Pipeline Architecture for Data Ingestion
Production pipelines usually involve multiple stages:
Data Source
↓
Async Fetch
↓
Queue
↓
Processing Workers
↓
Storage Layer
This architecture provides several advantages:
- Decoupled ingestion and processing
- Fault tolerance
- Scalable throughput
Example pipeline using asyncio.Queue:
import asyncio
queue = asyncio.Queue()
async def producer(urls):
for url in urls:
data = await fetch(url)
await queue.put(data)
async def consumer():
while True:
data = await queue.get()
process(data)
queue.task_done()
Start workers:
async def main():
producers = [producer(urls)]
consumers = [consumer() for _ in range(5)]
await asyncio.gather(*producers)
await queue.join()
This creates a parallel ingestion pipeline where producers and consumers operate independently.
CPU-Bound Workloads: Introducing Multiprocessing
Async IO handles network operations well.
But tasks like:
- Heavy parsing
- ML inference
- Data transformation
- Encryption
...are CPU-bound.
Async IO cannot fully utilize multiple CPU cores.
Solution → multiprocessing.
Example worker pool:
from multiprocessing import Pool
def transform(data):
return heavy_processing(data)
with Pool(processes=4) as pool:
results = pool.map(transform, dataset)
In production pipelines, a hybrid architecture is common:
Async ingestion → multiprocessing transformation
Example pattern:
async fetch → queue → process pool → storage
Reliable Pipelines: Retry and Error Handling
Real-world ingestion systems must handle failures:
- Network errors
- Timeouts
- Rate limits
- Corrupted responses
A robust retry strategy is essential.
Example retry wrapper:
import asyncio
async def fetch_with_retry(session, url, retries=3):
for attempt in range(retries):
try:
async with session.get(url) as response:
return await response.json()
except Exception:
if attempt == retries - 1:
raise
await asyncio.sleep(2 ** attempt)
Best practices include:
- Exponential backoff
- Request timeouts
- Structured logging
- Circuit breakers
These techniques keep pipelines stable under load.
Engineering Insight
A common mistake is attempting to parallelize everything.

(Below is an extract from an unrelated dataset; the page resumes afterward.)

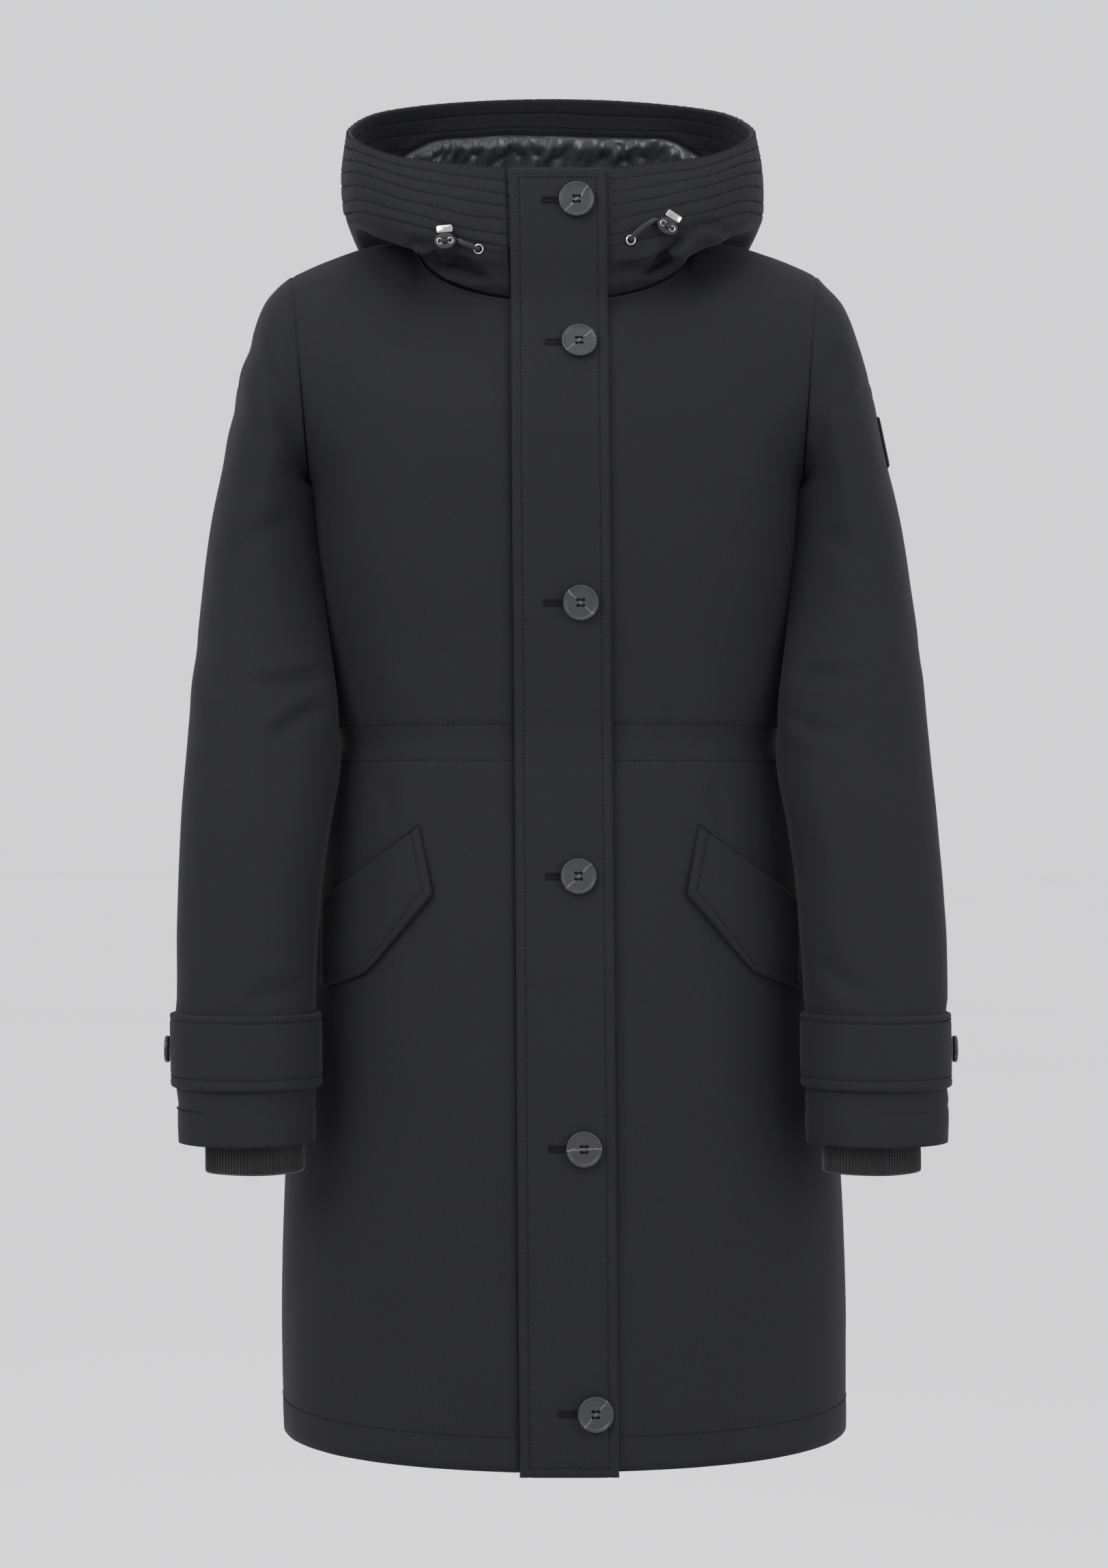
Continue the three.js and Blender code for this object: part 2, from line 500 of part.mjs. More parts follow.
// The placket lies on the left front and on the hood above it
const fronts = [left_rows, right_rows];
const placket_heights = [
  -880, -835, -760, -680, -600, -530, -465, -420, -396, -387, -374, -361, -352, -300, -245, -185,
  -168, -152, -136, -120, -104, -88, -72, -60, -52, -40, -28, -16, -4, 8, 20, 30, 36,
];
const PLACKET_FRACTIONS = [0, 0.2, 0.5, 0.8, 1];
const FEEL = 6;                 // the placket bridges hollows narrower than twice this
function frontmost(x, z) {
  const near = [];
  for (const dx of [-FEEL, 0, FEEL]) {
    for (const dz of [-FEEL, 0, FEEL]) {
      const hit = onSurface([left_rows, hood_quilted], Math.max(x + dx, UNDERLAP + lean(z) + 1), z + dz);
      if (hit && hit.point.y < 0) near.push(hit.point.y);
    }
  }
  return Math.min(...near);
}
const placket_base = placket_heights.map((z) => PLACKET_FRACTIONS.map((f) => {
  const x = lerp(PLACKET.left, PLACKET.right, f) + lean(z);
  return new THREE.Vector3(x, frontmost(x, z), z);
}));
placket_base[0].forEach((p) => { p.z -= HEM_FRONT_DROP + PLACKET.hang; });
const forward = (rows, distance) => rows.map((row) => row.map((p) => p.clone().add(new THREE.Vector3(0, -distance, 0))));
const PLACKET_LIFT = 0.9;
const placket_under = forward(placket_base, PLACKET_LIFT);
const placket_over = forward(placket_base, PLACKET_LIFT + PLACKET.thick);
addPiece('placket', wall(placket_over, placket_under, false), COLOURS.shell);

// Round pieces turned from a profile that starts and ends on the axis
function discProfile({ radius, thick, rim, lip }) {
  return [
    [0, 0], [radius - 0.8, 0], [radius, thick * 0.55], [radius - 0.5, thick],
    [radius - rim, thick], [radius - rim - 0.7, thick - lip], [0, thick - lip],
  ].map(([r, h]) => new THREE.Vector2(r, h));
}
const closedGeometry = (geometry) => {
  geometry.deleteAttribute('uv');
  geometry.deleteAttribute('normal');
  return mergeVertices(geometry, 1e-4);
};
function placed(geometry, point, normal) {
  const turn = new THREE.Quaternion().setFromUnitVectors(new THREE.Vector3(0, 1, 0), normal);
  return closedGeometry(geometry).applyQuaternion(turn).translate(point.x, point.y, point.z);
}
BUTTONS.forEach(({ x, z }, k) => {
  const hit = onSurface([placket_over], x + lean(z), z);
  const seat = hit.point.clone().addScaledVector(hit.normal, LAY_GAP);
  const disc = new THREE.LatheGeometry(discProfile(BUTTON), 14);
  addPiece(`button_${k + 1}`, placed(disc, seat, hit.normal), COLOURS.button, 0.45);
});

// Pocket flaps: rows from the seam down to the free edge, standing off a little more below
const FLAP_COLUMNS = 6;
const FLAP_ROWS = 4;
function flapRows(side, distance) {
  const rows = [];
  for (let r = 0; r <= FLAP_ROWS; r += 1) {
    const v = 1 - r / FLAP_ROWS;
    const row = [];
    for (let c = 0; c <= FLAP_COLUMNS; c += 1) {
      const u = c / FLAP_COLUMNS;
      const top = [0, 1].map((i) => lerp(FLAP.top_inner[i], FLAP.top_outer[i], u));
      const low = [0, 1].map((i) => (u < 0.5
        ? lerp(FLAP.low_inner[i], FLAP.point[i], 2 * u) : lerp(FLAP.point[i], FLAP.low_outer[i], 2 * u - 1)));
      const x = side * lerp(top[0], low[0], v);
      const z = lerp(top[1], low[1], v);
      const hit = onSurface(fronts, x + lean(z), z);
      const stand = FLAP.seat + FLAP.lift * v * (1 - FLAP.taper * u) + distance;
      row.push(hit.point.clone().addScaledVector(hit.normal, stand));
    }
    rows.push(side > 0 ? row : row.reverse());
  }
  return rows;
}
addPiece('pocket_flap_left', wall(flapRows(1, FLAP.thick), flapRows(1, 0), false), COLOURS.shell);
addPiece('pocket_flap_right', wall(flapRows(-1, FLAP.thick), flapRows(-1, 0), false), COLOURS.shell);

// Rings round a sleeve at given heights, moved out from its wall
function sleevePlaceAt(z) {
  const k = SLEEVE.findIndex((row) => row.z_outer <= z);
  return k - 1 + (SLEEVE[k - 1].z_outer - z) / (SLEEVE[k - 1].z_outer - SLEEVE[k].z_outer);
}
const STRAP_COLUMNS = 32;
function strapRows(side, out) {
  return [STRAP.top, (STRAP.top + STRAP.bottom) / 2, STRAP.bottom].map((z) => {
    const place = sleevePlaceAt(z);
    const middle = sleevePoint(side, place, 0).add(sleevePoint(side, place, 0.5)).multiplyScalar(0.5);
    const ring = [];
    for (let k = 0; k < STRAP_COLUMNS; k += 1) {
      const p = sleevePoint(side, place, k / STRAP_COLUMNS);
      const away = new THREE.Vector3(p.x - middle.x, p.y - middle.y, 0).setLength(out);
      ring.push(p.add(away));
    }
    return side < 0 ? ring.reverse() : ring;
  });
}
const sides = [['left', 1], ['right', -1]];
for (const [name, side] of sides) {
  addPiece(`cuff_strap_${name}`, wall(strapRows(side, STRAP.gap + STRAP.thick), strapRows(side, STRAP.gap), true), COLOURS.shell);
}

// Knitted cuffs: a ribbed tube that flares at the top to meet the sleeve from inside
function ribRows(side, layer) {
  const count = 2 * RIB.count;
  const hem = sleevePoint(side, SLEEVE.length - 1, 0).add(sleevePoint(side, SLEEVE.length - 1, 0.5)).multiplyScalar(0.5);
  const ring = (z, flare) => {
    const place = sleevePlaceAt(Math.max(z, SLEEVE.at(-1).z_outer));
    const middle = sleevePoint(side, place, 0).add(sleevePoint(side, place, 0.5)).multiplyScalar(0.5);
    const points = [];
    for (let k = 0; k < count; k += 1) {
      const angle = (2 * Math.PI * k) / count;
      const raised = layer === 'outer' && k % 2 === 0 ? RIB.rise * (1 - flare) : 0;
      const inward = layer === 'inner' ? RIB.thick : 0;
      const tube = { x: RIB.half_width + raised - inward, y: RIB.half_depth + raised - inward };
      const wide = sleevePoint(side, place, k / count);
      const reach = new THREE.Vector3(wide.x - middle.x, wide.y - middle.y, 0);
      reach.setLength(reach.length() - CLOTH - RIB.clear - inward);
      const x = lerp(hem.x - side * RIB.inset + side * tube.x * Math.cos(angle), middle.x + reach.x, flare);
      const y = lerp(hem.y - tube.y * Math.sin(angle), middle.y + reach.y, flare);
      points.push(new THREE.Vector3(x, y, z));
    }
    return side < 0 ? points.reverse() : points;
  };
  return [ring(RIB.top, 1), ring(RIB.top - RIB.seam, 1), ring(RIB.top - RIB.flare, 0), ring(RIB.bottom, 0)];
}
for (const [name, side] of sides) {
  addPiece(`rib_cuff_${name}`, wall(ribRows(side, 'outer'), ribRows(side, 'inner'), true), COLOURS.knit, 0.95);
}

// Cuff buttons on the outer side of the straps
for (const [name, side] of sides) {
  const place = sleevePlaceAt((STRAP.top + STRAP.bottom) / 2);
  const seat = sleevePoint(side, place, 0);
  seat.x += side * (STRAP.gap + STRAP.thick + LAY_GAP);
  const disc = new THREE.LatheGeometry(discProfile(CUFF_BUTTON), 12);
  addPiece(`cuff_button_${name}`, placed(disc, seat, new THREE.Vector3(side, 0, 0)), COLOURS.button, 0.45);
}

// A bare patch lies on the outer side of the wearer's left sleeve
const PATCH_STEPS = 4;
function patchRows(out) {
  const rows = [];
  for (let r = 0; r <= PATCH_STEPS; r += 1) {
    const row = [];
    for (let c = 0; c <= PATCH_STEPS; c += 1) {
      const z = PATCH.middle + PATCH.high * (0.5 - r / PATCH_STEPS);
      const place = sleevePlaceAt(z);
      const turn = (PATCH.wide * (c / PATCH_STEPS - 0.5)) / PATCH.girth;
      const p = sleevePoint(1, place, turn);
      const q = sleevePoint(1, place + 0.1, turn);
      const side_step = sleevePoint(1, place, turn + 0.01);
      const normal = side_step.sub(p).cross(q.sub(p)).normalize();
      row.push(p.clone().addScaledVector(normal, out));
    }
    rows.push(row);
  }
  return rows;
}
addPiece('sleeve_patch', wall(patchRows(LAY_GAP + PATCH.thick), patchRows(LAY_GAP), false), COLOURS.shell);

// Drawcord ends: eyelet, cord, oval lock and its bright plate
function cordEnd(name, route) {
  const hood_grid = [hood_quilted];
  const along = route.map(([x, z, stand]) => {
    const hit = onSurface(hood_grid, x, z);
    return hit.point.clone().addScaledVector(hit.normal, stand + CORD_RADIUS);
  });
  const eye = onSurface(hood_grid, route[0][0], route[0][1]);
  const ring = new THREE.TorusGeometry(EYELET.radius, EYELET.wire, 6, 14);
  ring.rotateX(Math.PI / 2);
  const seat = eye.point.clone().addScaledVector(eye.normal, EYELET.wire + EYELET.stand);
  addPiece(`eyelet_${name}`, placed(ring, seat, eye.normal), COLOURS.steel, 0.25, 1);
  const path = new THREE.CatmullRomCurve3(along);
  const section = new THREE.Shape();
  for (let k = 0; k < 8; k += 1) {
    const angle = (k * Math.PI) / 4;
    const [x, y] = [CORD_RADIUS * Math.cos(angle), CORD_RADIUS * Math.sin(angle)];
    if (k === 0) section.moveTo(x, y);
    else section.lineTo(x, y);
  }
  const cord = new THREE.ExtrudeGeometry(section, { steps: CORD_STEPS, extrudePath: path, bevelEnabled: false });
  addPiece(`cord_${name}`, closedGeometry(cord), COLOURS.cord, 0.8);
  return { end: along.at(-1), normal: eye.normal };
}

// The lock lies in front of the hood with its long side along 'tilt' degrees from level
function cordLock(name, { x, z, tilt }, stand) {
  const hit = onSurface([hood_quilted], x, z);
  const disc = new THREE.CylinderGeometry(1, 0.92, LOCK.thick, 20);
  disc.scale(LOCK.half_long, 1, LOCK.half_short);
  const plate = new THREE.BoxGeometry(PLATE.long, PLATE.thick, PLATE.high);
  const angle = THREE.MathUtils.degToRad(tilt);
  const long_way = new THREE.Vector3(Math.cos(angle), 0, Math.sin(angle)).projectOnPlane(hit.normal).normalize();
  const whole = new THREE.Matrix4().makeBasis(long_way, hit.normal, long_way.clone().cross(hit.normal));
  whole.setPosition(hit.point.clone().addScaledVector(hit.normal, stand + LOCK.thick / 2));
  addPiece(`cord_lock_${name}`, closedGeometry(disc).applyMatrix4(whole), COLOURS.cord, 0.35);
  plate.translate(0, PLATE.forward, -(LOCK.half_short + PLATE.high / 2 + SEAM_GAP));
  addPiece(`lock_plate_${name}`, closedGeometry(plate).applyMatrix4(whole), COLOURS.steel, 0.25, 1);
}
cordEnd('right', CORD_RIGHT);
cordEnd('left', CORD_LEFT);
cordLock('right', LOCK_RIGHT, LOCK_STAND);
cordLock('left', LOCK_LEFT, LOCK_STAND);

export default parka;
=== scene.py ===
# %% [markdown]
# A hooded parka in its worn shape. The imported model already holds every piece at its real
# size and place. This lesson dresses those pieces: each soft one is rebuilt as a finer wall
# of cloth with its quilting, gathers and creases, and every surface gets its own finish.

# %% Frame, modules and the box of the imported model
import json
import math
import bmesh
import bpy
import numpy as np
from mathutils.bvhtree import BVHTree
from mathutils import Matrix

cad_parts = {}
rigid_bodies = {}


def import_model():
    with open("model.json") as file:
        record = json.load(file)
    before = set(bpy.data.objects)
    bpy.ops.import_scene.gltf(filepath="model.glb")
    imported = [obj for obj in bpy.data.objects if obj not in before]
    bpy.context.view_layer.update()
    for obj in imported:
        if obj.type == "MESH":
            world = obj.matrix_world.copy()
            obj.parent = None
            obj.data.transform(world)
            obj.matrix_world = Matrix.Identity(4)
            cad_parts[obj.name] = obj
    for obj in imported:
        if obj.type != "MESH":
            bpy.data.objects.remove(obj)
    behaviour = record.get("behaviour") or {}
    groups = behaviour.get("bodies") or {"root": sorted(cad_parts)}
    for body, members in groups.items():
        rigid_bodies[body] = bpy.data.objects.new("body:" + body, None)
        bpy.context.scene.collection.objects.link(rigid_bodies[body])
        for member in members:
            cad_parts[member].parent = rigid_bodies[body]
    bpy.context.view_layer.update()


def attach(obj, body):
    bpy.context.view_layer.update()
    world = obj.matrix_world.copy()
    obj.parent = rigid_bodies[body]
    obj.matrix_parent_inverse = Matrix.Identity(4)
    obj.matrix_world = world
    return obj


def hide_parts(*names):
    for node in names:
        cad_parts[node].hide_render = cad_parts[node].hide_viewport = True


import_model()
MM = 0.001  # the tables below are in millimetres, Blender works in metres

# %% [markdown]
# The picture was taken from the front at hip height, about 2.3 m away, with the frame a
# little over 1.1 m high at the coat. A portrait sensor of 36 mm then asks for a lens of
# about 71 mm. The camera looks straight along +Y, so upright lines stay upright.

# %% Camera
CAMERA_DISTANCE = 2.3
CAMERA_HEIGHT = -0.404
SEEN_HEIGHT = 1.171
SENSOR = 36.0

camera_data = bpy.data.cameras.new("camera")
camera_data.sensor_fit = "VERTICAL"
camera_data.sensor_height = SENSOR
camera_data.lens = SENSOR * CAMERA_DISTANCE / SEEN_HEIGHT
camera = bpy.data.objects.new("camera", camera_data)
camera.location = (0.0, -CAMERA_DISTANCE, CAMERA_HEIGHT)
camera.rotation_euler = (math.radians(90), 0, 0)
bpy.context.scene.collection.objects.link(camera)
bpy.context.scene.camera = camera
print("lens:", round(camera_data.lens, 1), "mm")

# %% [markdown]
# The cut of the coat is a short set of tables: sections of the body, stations of the sleeve
# and rings of the hood, in millimetres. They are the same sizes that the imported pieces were
# made from, so each finer wall lands on the piece that it stands for. Heights are counted
# from the shoulder's neck end, and the wearer's left is on the positive side.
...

The most efficient pipelines instead follow this rule:
Async for I/O
Multiprocessing for CPU
Queues for coordination
This separation of responsibilities creates systems that are:
- Easier to scale
- Easier to debug
- Easier to maintain
In many production environments this architecture reduces processing time dramatically.
Example:
Original pipeline: 4 hours
Async pipeline: 45 minutes
The improvement comes not from faster code, but from better architecture. These patterns are essential for data ingestion for RAG systems.
Conclusion
High-throughput data ingestion systems require more than simple scripts.
Production pipelines rely on:
- Asynchronous networking
- Concurrent processing
- Queue-based architectures
- Robust error handling
Python provides excellent tools for building these systems through asyncio and multiprocessing.
By combining both paradigms, engineers can design pipelines capable of processing tens of thousands of records efficiently while maintaining reliability and scalability. These techniques are fundamental to building production embedding pipelines and building RAG systems in Python.